Progressive Confident Masking Attention Network for Audio-Visual Segmentation
Yuxuan Wang, Jinchao Zhu, Feng Dong, Shuyue Zhu
TL;DR
PCMANet tackles Audio-Visual Segmentation by integrating audio–visual cues through Audio-Visual Group Attention (AVGA) and enhancing cross-modal fusion with Query-Selected Cross-Attention (QSCA). It introduces Confidence-Induced Masking (CIM) to progressively mask low-confidence tokens and Guided Fusion (GF) to refine multi-stage predictions, achieving substantial computational savings while maintaining or improving segmentation quality.
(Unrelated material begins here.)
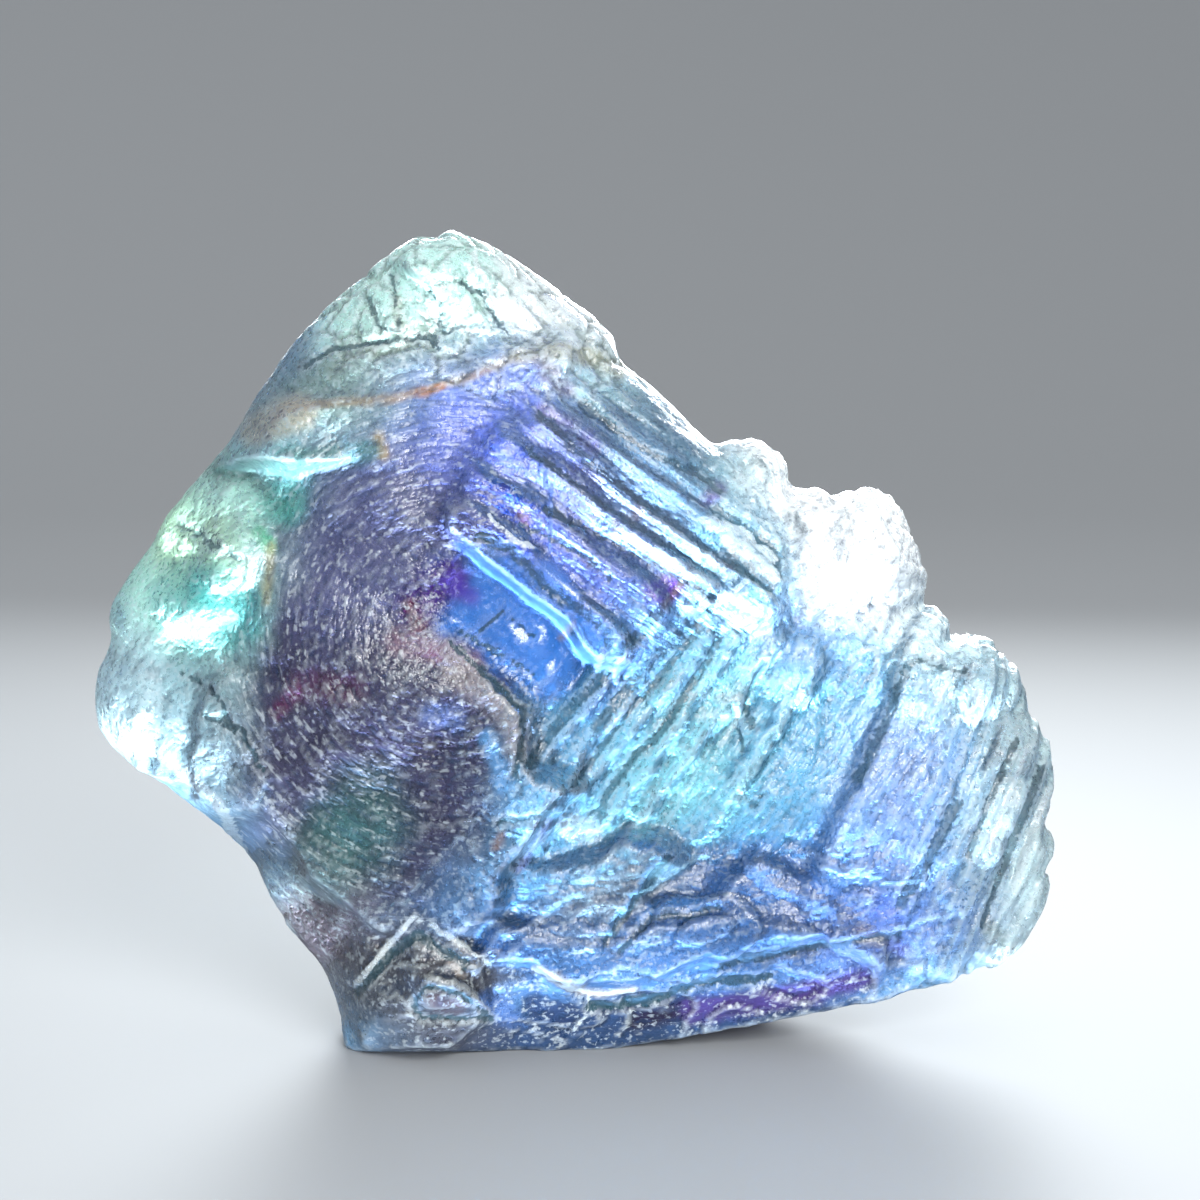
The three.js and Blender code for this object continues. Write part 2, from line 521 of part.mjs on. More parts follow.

The paper provides both empirical and theoretical justifications for efficiency, including the complexity reduction from full MSA to masked QSCA using $N'=rN$ tokens, with $\Omega(\text{QSCA})=2NC^2+2N'C^2+2NN'C$ and $N'=rN$, $r\rightarrow<0.1$. Evaluations on AVSBench datasets (S4, MS3, AVSS) demonstrate state-of-the-art performance with lower FLOPs and faster inference, highlighting PCMANet’s practicality for real-world, edge-enabled AVS tasks.
Abstract
Audio and visual signals typically occur simultaneously, and humans possess an innate ability to correlate and synchronize information from these two modalities. Recently, a challenging problem known as Audio-Visual Segmentation (AVS) has emerged, intending to produce segmentation maps for sounding objects within a scene. However, the methods proposed so far have not sufficiently integrated audio and visual information, and the computational costs have been extremely high. Additionally, the outputs of different stages have not been fully utilized. To facilitate this research, we introduce a novel Progressive Confident Masking Attention Network (PMCANet). It leverages attention mechanisms to uncover the intrinsic correlations between audio signals and visual frames. Furthermore, we design an efficient and effective cross-attention module to enhance semantic perception by selecting query tokens. This selection is determined through confidence-driven units based on the network's multi-stage predictive outputs. Experiments demonstrate that our network outperforms other AVS methods while requiring less computational resources. The code is available at: https://github.com/PrettyPlate/PCMANet.